Monday, June 27, 2011

Tribe Building

It was never a bright idea to try to create a strong central Afghanistan government. This is interesting although I think that too much is being made of the shift:

Military intelligence officers were scrambling a year ago to collect and analyze the social, economic and tribal ins and outs of each valley and hamlet in Afghanistan.

This information wasn't the kind of secret or covert material many military intelligence specialists were used to. But it was seen as crucial to helping commanders tell the good guys from the bad, learn what Afghans really needed from their government and undermine the Taliban-led insurgency by winning hearts and minds over time.

Since last fall, top intelligence leaders in Afghanistan shifted their focus back to targeting the enemy in the more traditional way, by mapping their networks and analyzing what made the Taliban tick.

They didn't stop collecting the other information. But their goal now was helping tell commanders what they needed to know to kill insurgents and drive the enemy to the negotiating table.

One, the former is surely needed for classic counter-insurgency to win the population over--but if we were trying to win the people over to Kabul's "central" government, that was never going to happen. My goals for a surge were far less ambitious:

Backed by a stick of constant military operations that continue to hunt jihadis through the winters over the next couple years and lack of support from outside Afghanistan, Pro-Taliban and anti-government tribes will hopefully tire of the fight. Many are in it for the money and not the ideology. We'll negotiate terms of surrender for the less committed tribes so they'll abandon support for drug gangs and Taliban warlords. We won't call it surrender any more than we called the Sunni "Awakening" movement in Iraq a surrender--although it was. ...

The end result in Afghanistan, if all goes well, will be a nominal national government that controls the capital region and reigns but does not rule local tribes and which actually helps the locals a bit rather than sucking resources from the locals, who in turn do not make trouble for the central government or allow their areas to be used by jihadis to plan attacks on the West. We press for reasonable economic opportunities, with bribes all around (I mean, foreign aid), to keep a fragile peace.

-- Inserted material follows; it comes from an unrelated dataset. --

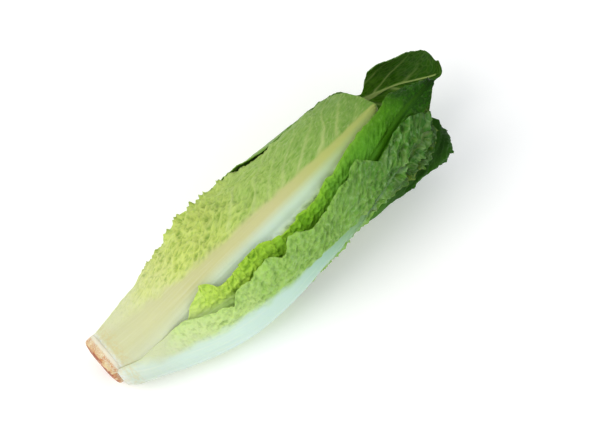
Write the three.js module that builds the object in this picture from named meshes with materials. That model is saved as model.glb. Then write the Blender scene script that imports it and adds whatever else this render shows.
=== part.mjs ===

Second, there is more of a link between counter-insurgency (protecting the people and separating them from insurgents) and counter-terrorism (seeking body counts of the enemy). Without the former, there isn't enough intelligence to effectively carry out the latter; and without the latter, we can't protect the people from the insurgents.

Third, when dealing with a hostile population, counter-insurgency has to focus less on hearts and minds and more on separating the insurgents from support from the people even if the people prefer the insurgents. Southern Afghanistan is the enemy heartland, and many of the hearts and minds simply hate us and love the Taliban. There are limits to what we can do to persuade these people to work with us.

If this shift in intelligence focus is simply a reflection that we recognize we can't build a unified Afghanistan government in a land of tribes, then that's a good sign we aren't aiming for a bridge too far.